Identity of Siblings of Persons with Disabilities

Another aspect of the identity of persons with disabilities that we will study considers effects on the family. Texts utilized will highlight the disabled sibling’s perspective. August’s sister’s experiences with having a disabled brother are brought to light and show how the entire family is impacted by a first-person account from her point of view.  Melody faces her parents having a new child, and overhears their concerns about their next child being born with similar challenges.  To further look at the impact of disability on the identity of siblings, we will utilize Rules by Cynthia Lord, and Riding the Bus with My Sister by Rachel Simon.  In Lord’s novel, we find Catherine, a 12-year-old girl who is frustrated by her autistic brother. Catherine’s world becomes more challenging when she develops a friendship with a paraplegic. Simon’s book is an autobiographical account of life with her disabled sister, told in the narrative style.  The selection also has adult characters, and passages will be excerpted based upon age-appropriate usage.
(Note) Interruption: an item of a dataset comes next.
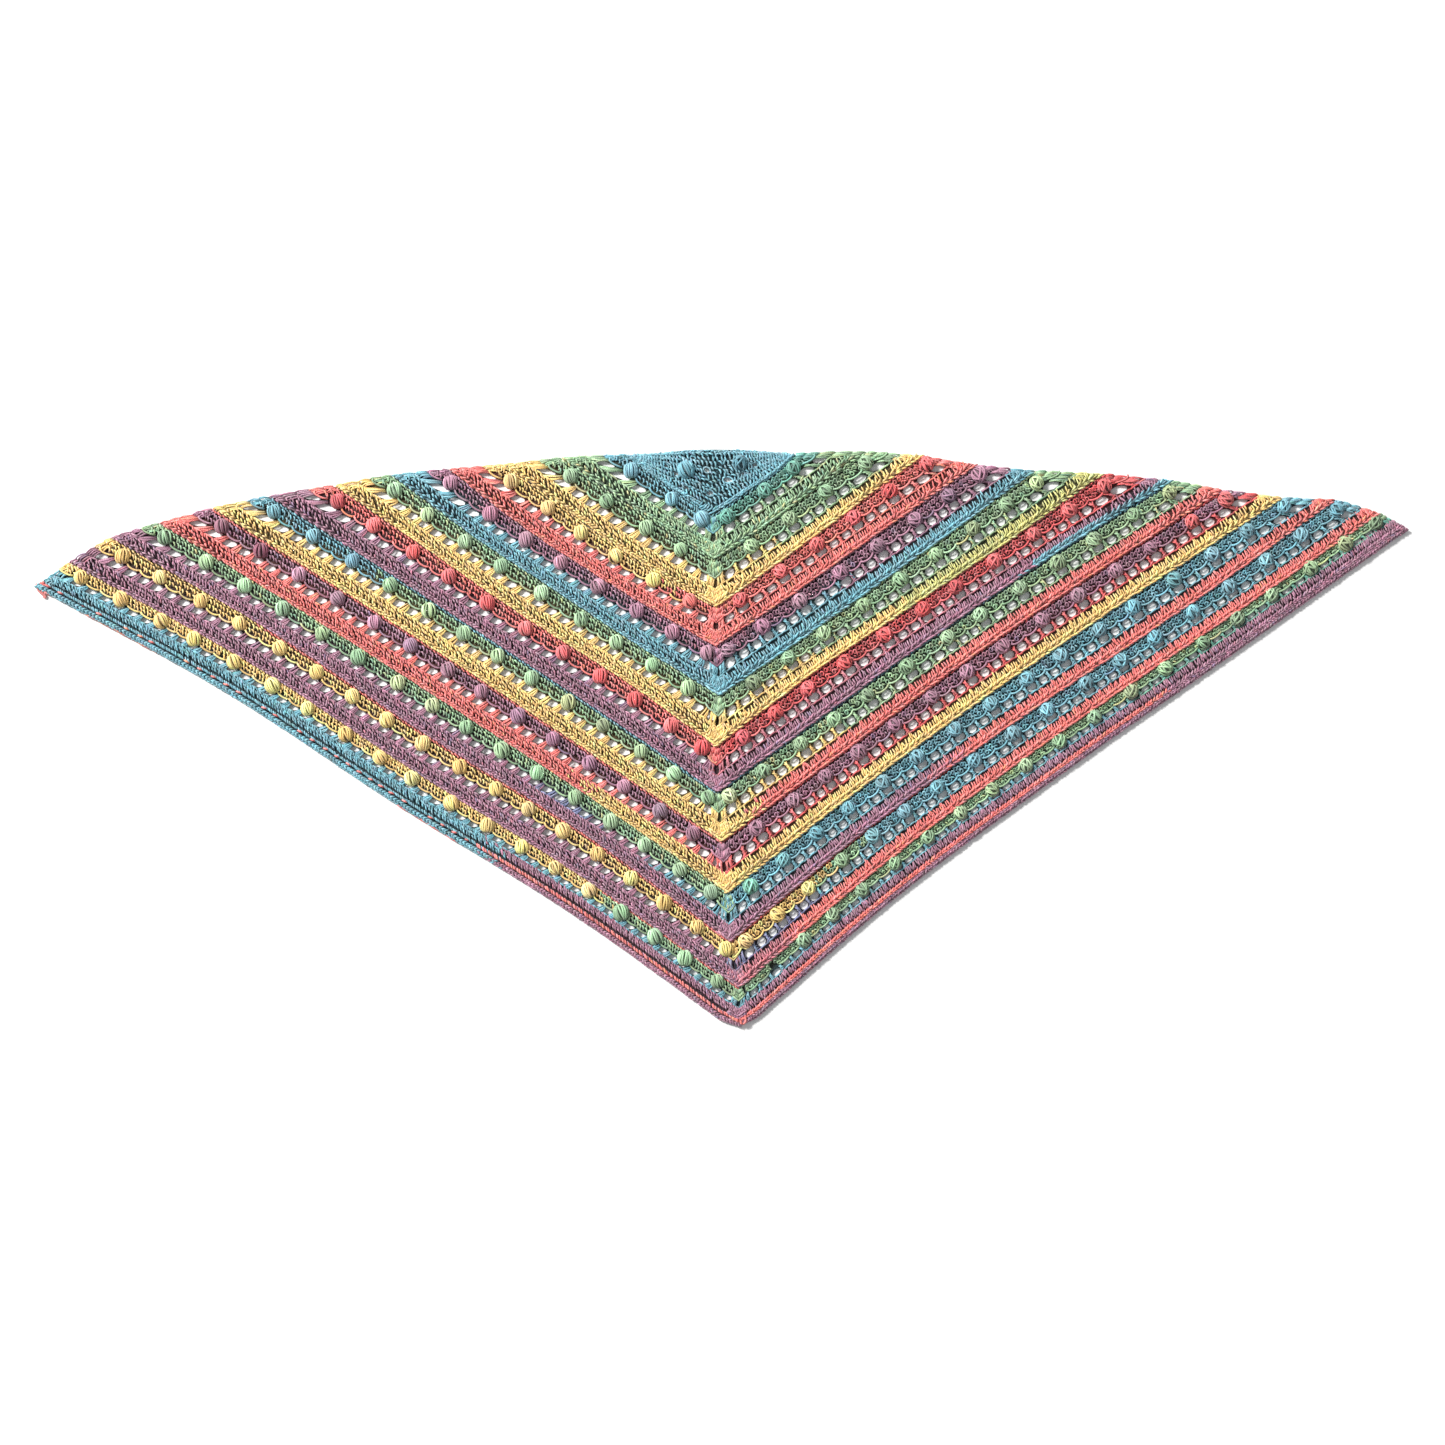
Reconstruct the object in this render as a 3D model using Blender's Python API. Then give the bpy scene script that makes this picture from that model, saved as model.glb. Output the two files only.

Another source included to explore sibling identity will be the graphic novel Epileptic by David B. Tapping into the accessibility of the graphic novel form, this text also deals with issues of sibling identity through unexpected trauma. This autobiography chronicles the abrupt change in the author’s identity when his brother was struck with epilepsy at age eleven.

In each reading, students will explore the status of the character and how that character’s thoughts, actions, and self-perceptions change over time based upon their interactions with peers/others.  What types of responses and actions were beneficial to their identity?  Which were harmful?  How does one stay positive and hopeful despite victimization?